Yahel holds a monthly Kabbalat Shabbat, where the community studies, sings, makes Kiddush – with an alternative rather than traditional blessing referencing God – and enjoys a communal meal.

It celebrates the festivals in the Jewish calendar including minor ones such as the Fifteenth of Av, the equivalent of Valentine’s Day, and has a beit midrash where this year’s topic is “what does it mean to pray?” It organises bar-and bamitzvahs for teenagers as well as other ceremonies such as weddings.

For Rosh Hashanah, it even practices its own version of tashlich, the ritual of casting one’s sins in the water. “Everyone needs to get rid of something,” she explained. “We go down to the shore and we get stones on the beach and everyone writes what they want to get rid of on the stone.”

Israel has “very few atheist Jews,” Rabbi Yaniv explained. “Most Israelis define themselves as secular but they do believe in God.”

Everyone , she said, is “a believer. You can’t survive life without believing in something – freedom, democracy, love, family.

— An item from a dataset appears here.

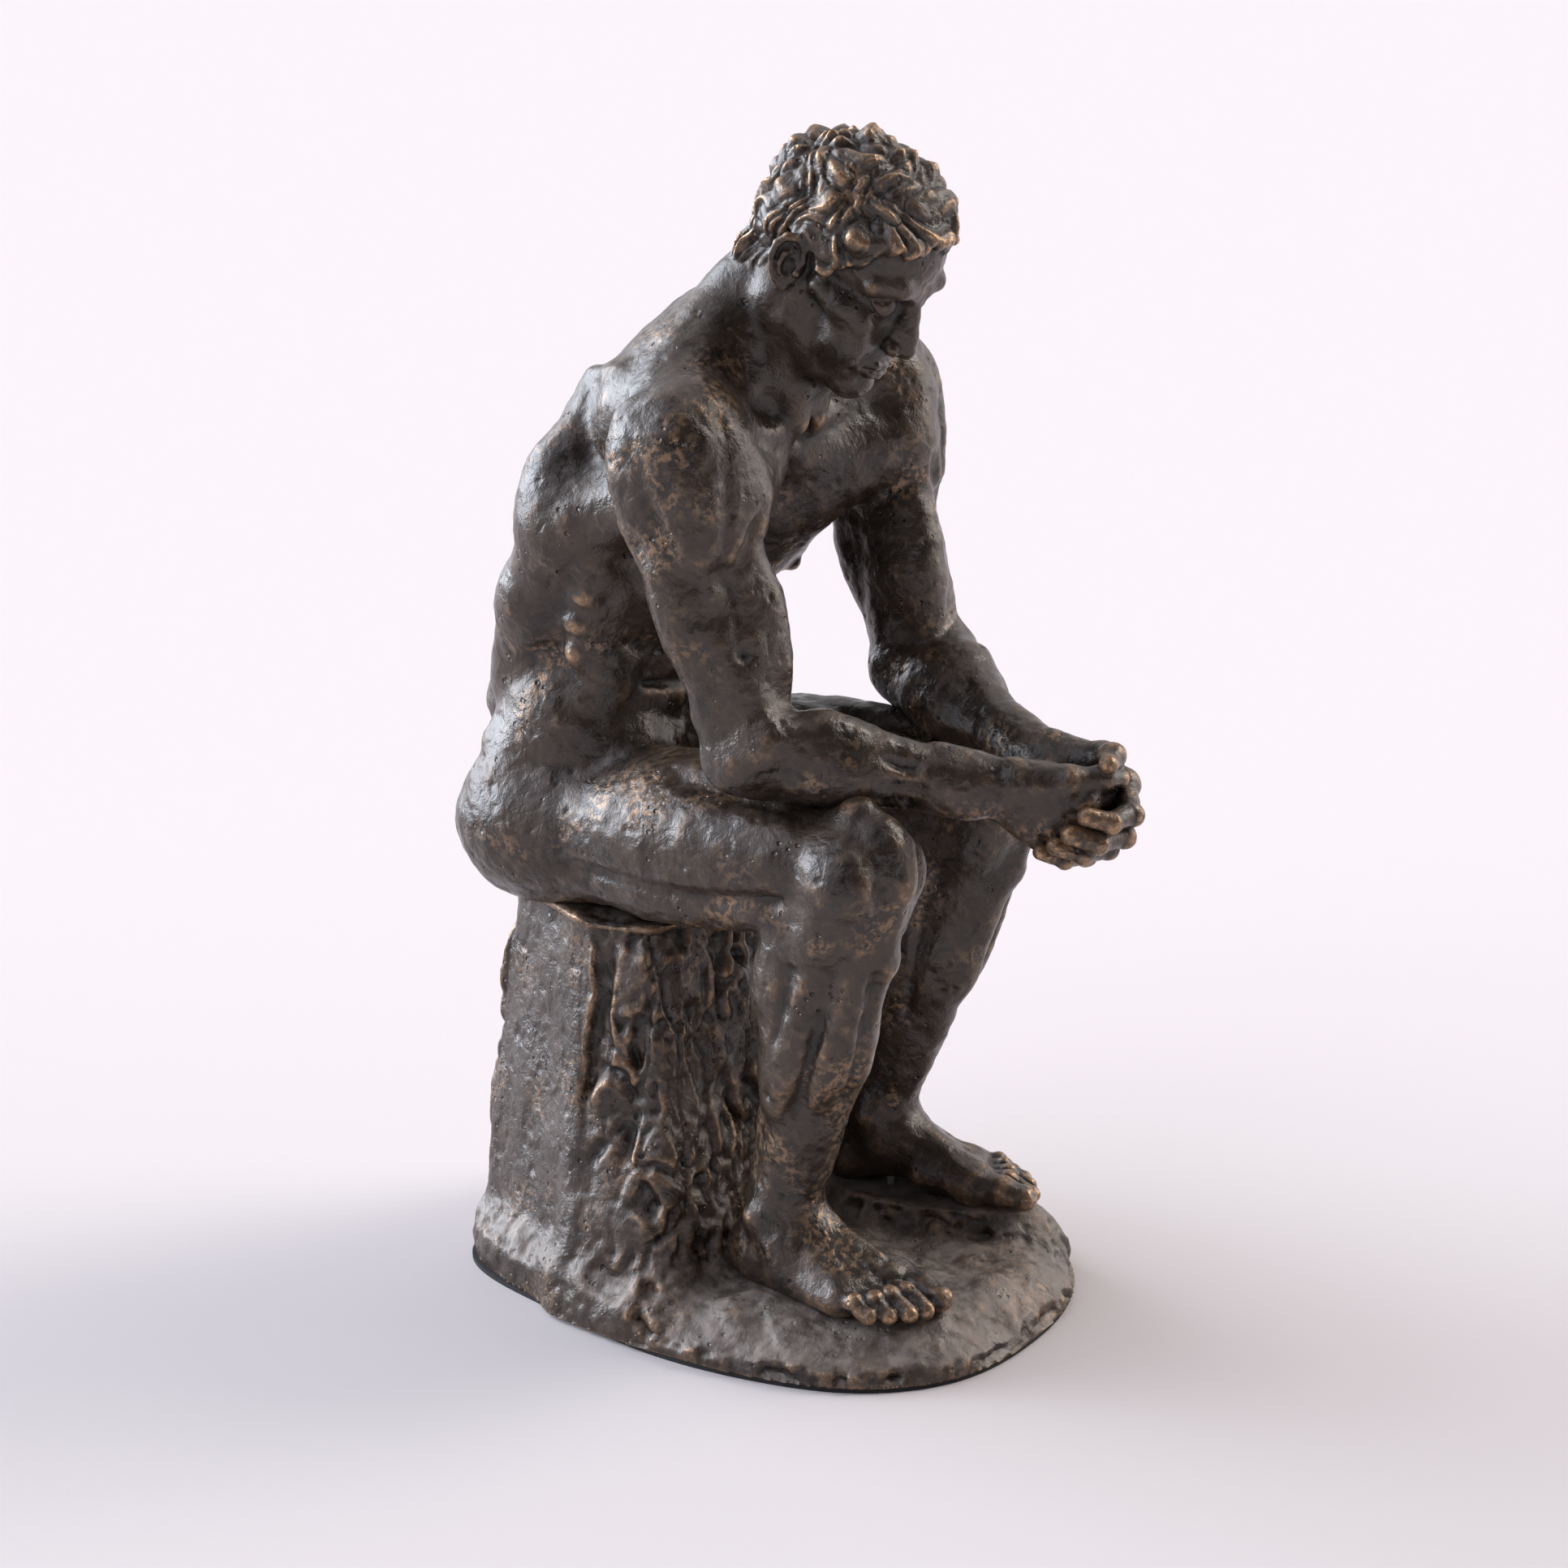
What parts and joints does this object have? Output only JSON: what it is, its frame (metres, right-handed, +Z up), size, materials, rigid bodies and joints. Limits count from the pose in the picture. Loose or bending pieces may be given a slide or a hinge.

I believe in humanism, I believe in human beings.”

For her, God is “a metaphor - part of the literature of the Bible. I read the text as literature.”

For many years, she did not feel the need to belong to a community but Yahel, founded two years ago, owes its creation partly to Limmud. “I was part of the steering committee of Limmud in Haifa. The experience showed me the value of being part of a community.

“The decision to establish a community was made when I was in London. I was with a group of three women who defined themselves as feminist, radical, lesbian, secular Jews – they established a community in London. I thought, why can’t I do it? I decided it was maybe time for me to build my own house in my way.”